Après l’interdiction de trois hebdomadaires au Maroc, RSF et la FIDH dénoncent une décision inique et inacceptable

03/12/2000
Communiqué

Reporters sans frontières (RSF) et la Fédération internationale des ligues des droits de l’Homme (FIDH) protestent vigoureusement contre la décision du Gouvernement marocain d’interdire les trois hebdomadaires Le Journal, Assahifa et Demain.

Dans un communiqué du 2 décembre dernier, le Premier Ministre a justifié sa décision en accusant les trois journaux d’avoir "porté atteinte à la stabilité de l’Etat".

Les deux organisations demandent au Premier Ministre, Monsieur Abderrahmane Youssoufi, de revenir sur sa décision, qui contredit ses affirmations selon lesquelles il agirait " avec conviction pour la protection et l’élargissement de l’espace des libertés ". Pour les deux organisations, cette mesure marque un net recul de la liberté d’expression au Maroc. Elle est en totale contradiction avec les engagements pris par l’actuel Gouvernement en matière de protection des libertés fondamentales.

RSF et la FIDH rappellent par ailleurs que l’Union Socialiste des Forces Populaires (USFP), dirigée par l’actuel Premier Ministre, avait demandé, lorsqu’elle était dans l’opposition, la suppression de l’article 77 du Code de la Presse, sur lequel l’actuel Gouvernement s’appuie aujourd’hui pour interdire les trois journaux.
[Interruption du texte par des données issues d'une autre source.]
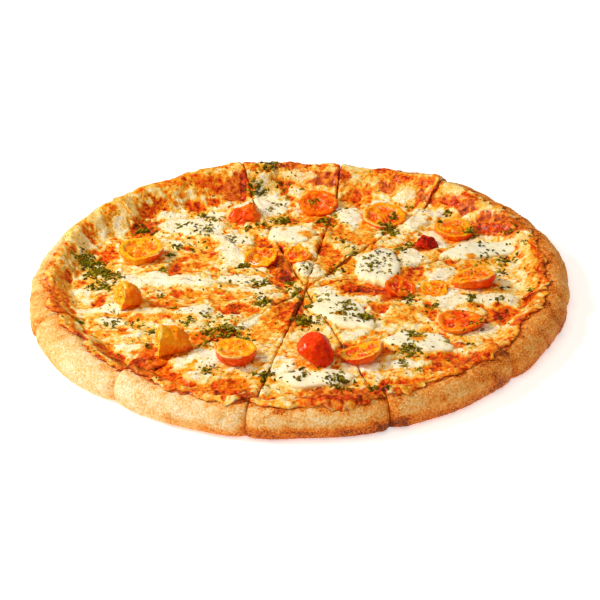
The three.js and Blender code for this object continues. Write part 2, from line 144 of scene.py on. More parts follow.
def soft_lamp(name, place, size, power, mirrored):
    """A square lamp that points at the pizza. Place and size are in mm, power in watts."""
    lamp = bpy.data.objects.new(name, bpy.data.lights.new(name, "AREA"))
    lamp.data.size = size * MM
    lamp.data.energy = power
    lamp.data.color = WARM_WHITE
    lamp.location = Vector(place) * MM
    lamp.rotation_euler = lamp.location.to_track_quat("Z", "Y").to_euler()
    lamp.visible_glossy = mirrored
    bpy.context.scene.collection.objects.link(lamp)


soft_lamp("window", (-1100, 150, 900), 340, 19, mirrored=True)
soft_lamp("ceiling", (-100, -350, 1300), 1300, 9, mirrored=False)
soft_lamp("reflector", (300, -1300, 500), 900, 2, mirrored=False)

# %% [markdown]
# ## The sizes, as the baker would give them
#
# The same numbers as in the construction model, so that each fine piece lies where its plain
# solid lies. The wheel presses a pizza's rim down, and then it springs back, more at one cut
# than at another. So each cut has its own radius, its width of bare crust, and the heights of
# the two corners that it made. Lengths are in mm and directions in degrees, anticlockwise from
# +X, here and in all tables.

# %% Layers and rim
DOUGH_THICKNESS = 4.6
SAUCE_THICKNESS = 1.3
CHEESE_THICKNESS = 2.7
LAYER_GAP = 0.35
RIM_HEIGHT = 17.5
RIM_CREST = 10.5  # how far in from the edge the rim is highest
NARROW_BARE = 12  # where the bare crust is broader than this, its crest lies further in,
CREST_FOLLOWS = 0.7  # by this share of the difference
RIM_WIDTH = 32  # from the edge to the flat base
RIM_WAIST = 0.42  # how high the outer wall is widest, as a share of its crest
FLAT_INSET = 46  # from here inwards the base is flat everywhere
CUT_CENTRE = np.array((4.2, -5.3))  # the wheel's cuts cross a little beside the middle
KERF = 1.1  # the width of a cut
CORNER_ROUNDING = 2.4
CORNER_PULL = 2.2  # how quickly the height at a corner changes to that of the slice's middle

# direction, radius, bare crust and how much broader it gets in the middle of the next slice,
# crest before, crest after, how much the crest is raised in the middle of the next slice, and
# how open the cut still is
CUTS = np.array([
    (20, 178, 13, 0, 20, 18.5, 2, 0.8),
    (52, 180.5, 11, 0, 20.5, 22.5, 3, 0.9),
    (78.5, 174.5, 8, 0, 22, 22, 3, 0.7),
    (104, 178, 8, 0, 24, 24.5, 4, 0.9),
    (139.5, 181.5, 8, 0, 21.5, 20, 0, 0.15),
    (171.5, 176.5, 9, 2, 18, 18, 0, 0.1),
    (197, 175.5, 12, 8, 18, 17, 0, 0.2),
    (229, 173, 9.5, 0, 16, 19, 0, 0.9),
    (259, 175, 9, -2.5, 18, 17, 0, 0.9),
    (287, 175.5, 8.5, 1.5, 17, 18, 0, 0.8),
    (318.5, 171, 10, 3, 19, 16, 0, 0.25),
    (349.5, 174.5, 13, 0, 16, 18, 0, 0.2),
])
cut_at, cut_radius, cut_bare, cut_broad, crest_before, crest_after, crest_raised, cut_open = CUTS.T
SLICE_COUNT = len(CUTS)
print("slices:", SLICE_COUNT, "  mean diameter in mm:", round(2 * cut_radius.mean()))

# %% [markdown]
# ## The outline and the rim as formulas
#
# A rolled and baked disc is never a true circle, and its rim is a soft roll that is wider in
# one place than in another. A few short formulas give its radius, its bare width and its
# height in any direction. A formula can be asked anywhere, so one rim serves the crust, the
# sauce and the cheese. `smooth` is an easing curve: it leaves and arrives level, so that
# parts joined with it show no kink.

# %% Outline and rim


def mix(a, b, t):
    return a + (b - a) * t


def smooth(t):
    """From 0 to 1 with a soft start and a soft end."""
    t = np.clip(t, 0, 1)
    return t * t * (3 - 2 * t)


def between_cuts(angle):
    """The cut before and after a direction from the middle, and the share of the way."""
    turned = (np.degrees(angle) - cut_at[0]) % 360
    first = np.searchsorted(cut_at - cut_at[0], turned, side="right") - 1
    second = (first + 1) % SLICE_COUNT
    span = (cut_at[second] - cut_at[first]) % 360
    return first, second, (turned - (cut_at[first] - cut_at[0])) / span


def edge_radius(angle):
    """The pizza's radius in a direction, with its corners drawn back and a few uneven waves."""
    first, second, share = between_cuts(angle)
    drawn_back = CORNER_ROUNDING * np.abs(2 * share - 1) ** 10
    uneven = 0.7 * np.sin(7 * angle + 1) + 0.4 * np.sin(17 * angle)
    return mix(cut_radius[first], cut_radius[second], smooth(share)) - drawn_back + uneven


def bare_rim(angle):
    """How broad the bare crust is in a direction."""
    first, second, share = between_cuts(angle)
    wavy = 1.3 * np.sin(11 * angle + 0.7) + 1.1 * np.sin(29 * angle + 2.1)
    broad = cut_broad[first] * np.sin(np.pi * share) ** 2
    return mix(cut_bare[first], cut_bare[second], smooth(share)) + broad + wavy


def crest_height(index, share):
    """The height of a slice's rim, at a share of the way from its first cut to its second."""
    middle = RIM_HEIGHT + crest_raised[index]
    start = (crest_after[index] - middle) * smooth(1 - CORNER_PULL * share)
    end = (crest_before[(index + 1) % SLICE_COUNT] - middle) * smooth(1 - CORNER_PULL * (1 - share))
    return middle + start + end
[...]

L’article 77 précise notamment qu’en cas " d’atteinte aux fondements institutionnels politiques ou religieux du Royaume (...) le journal ou écrit périodique pourra (...) être interdit par arrêté du Premier Ministre ".
Les deux organisations constatent que le seul reproche adressé aux hebdomadaires Le Journal et Assahifa est d’avoir publié une lettre attribuée à l’ancien opposant Monsieur Mohamed Basri affirmant que la gauche marocaine était mêlée à la tentative de coup d’Etat de 1972 contre le Roi Hassan II, et mettant en cause directement l’actuel Premier Ministre. Or, c’est le Gouvernement de ce dernier qui décide aujourd’hui d’interdire ces hebdomadaires.

Par ailleurs, RSF et la FIDH font remarquer que l’hebdomadaire Demain, interdit, n’a fait que reprendre, comme de nombreux autres titres de la presse marocaine, les révélations du Journal.
Les deux organisations rappellent également que déjà, le 4 octobre 2000, lors d’un briefing sur la position du Maroc concernant le Sahara occidental, le ministre de l’Intérieur, Monsieur Ahmed Midaoui, avait menacé publiquement Monsieur Aboubakr Jamaï, directeur de publication du Journal, à la suite de la publication dans cet hebdomadaire d’un entretien avec le président du Front Polisario. Le ministre avait alors lancé au journaliste : "Si vous refaites ce genre d’interview avec un membre du Front Polisario, je vous interdirai une nouvelle fois (...) Heureusement que vous n’êtes pas mon fils, sinon je vous aurais cassé la gueule !"
RSF et la FIDH avaient déjà dénoncé, avec l’organisation américaine Human Rights Watch, dans une tribune parue dans le quotidien français Le Monde daté du 28 novembre, le fait que, depuis le 1er janvier 2000, sept journaux ont été ponctuellement interdits de diffusion par les autorités marocaines. Trois journalistes de France 3 ont été assignés à résidence, du 8 au 10 octobre, à Errachidia (est du Maroc) pour avoir filmé des sites militaires. Enfin, le 4 novembre, le ministère de la Culture et de la Communication avait retiré son accréditation à Monsieur Claude Juvénal, chef du bureau de l’agence française AFP, à Rabat. Les autorités marocaines reprochaient au journaliste de s’être "écarté de l’éthique et de la déontologie de la profession en prenant des initiatives à caractère hostile au Maroc et à ses institutions".

Les deux organisations appellent enfin les responsables de publication, au Maroc et dans le reste du monde, à témoigner de leur solidarité à l’égard des journaux aujourd’hui interdits et à intervenir auprès du Gouvernement marocain afin que ce dernier revienne sur cette décision inique et inacceptable.